Fitch, father and grandfather to several generations of historic preservationists, was nonetheless a committed modernist; and like the most orthodox of modernists he saw architecture and its esthetics in both functional and ethical/political terms. This view is a key to his pioneering interest in both preservation and sustainability. The high praise he gave to Louis Kahn’s Richards Medical Research Building at the University of Pennsylvania could apply to most of the historically and environmentally significant architecture he admired most. In language unmistakably his own, Fitch said that Kahn’s building “…will survive because it is umbilically tied to simple structural truth…demanding respect because it is so clearly grounded on granite principle and not the pink Jello of Madison Avenue expediency…it is as clear and astringent as a sermon by Martin Luther”.4
Fitch sees the roots of Kahn’s design in terms which can help set the stage for a productive discussion of the esthetics of green preservation. In assessing the plan, structural system, and reinforced concrete construction of the Richards building, Fitch says that, in Kahn’s hands, “most of the sensuous impact of this building derives directly from such esthetically neutral facts as these…yet it should not be assumed that there was anything automatic in this design…it is rather that, while he tries to suspend his preconceived ideas of form…at the same time he subjects them to the sternest intellectual examination. It is from this process that the form emerges with an esthetic identity all its own.”5
When Fitch praises esthetic excellence in historic architecture, or the elegant interplay of local materials and environmental efficiency in vernacular construction, he does so on similar grounds. For Fitch, beauty emerges from an intelligent response to the requirements of materials, structure, site, climate, and human wellbeing. The same factors apply to the historic and the modern, to the vernacular and the high style, to sustainable architecture and to preservation.
These Fitch-inspired ideas were all present, explicitly or implicitly, as the panel examined preservation, sustainability, and the esthetics, which they generate. There is an evolving new sensibility, which integrates preservation and sustainability through a sophisticated understanding of history, technology, design, philosophy, politics, and above all, an insight into what Fitch called “the circumambient context of esthetic decision”6 as it applies to the melding of historic preservation and sustainability.
About the Author
William J. Higgins is a former student of James Marston Fitch and a principal in the New York City historic preservation consulting firm of Higgins Quasebarth & Partners.

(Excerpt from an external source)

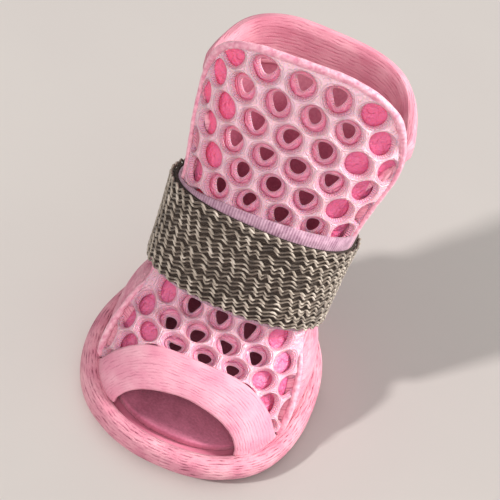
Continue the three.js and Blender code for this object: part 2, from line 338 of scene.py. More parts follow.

He may be contacted at firstname.lastname@example.org.
1. James Marston Fitch, Goals in Urban Beauty, Regional Plan Conference, New York City, November 10, 1965, p. 1.
2. James Marston Fitch, Experiential Context of the Esthetic Process, Unpublished, n.d., p. 3.
3. James Marston Fitch, The Impact of Technology, The Journal of Architectural Education, Volume XVI, Number 2, Summer, 1961, p. 17.
4. James Marston Fitch, A Building of Rugged Fundamentals, Architectural Forum, July 1960, p. 185.
5. Ibid., p. 84.
6. James Marston Fitch, Experiential Context of the Esthetic Process, Unpublished, n.d., p. 2.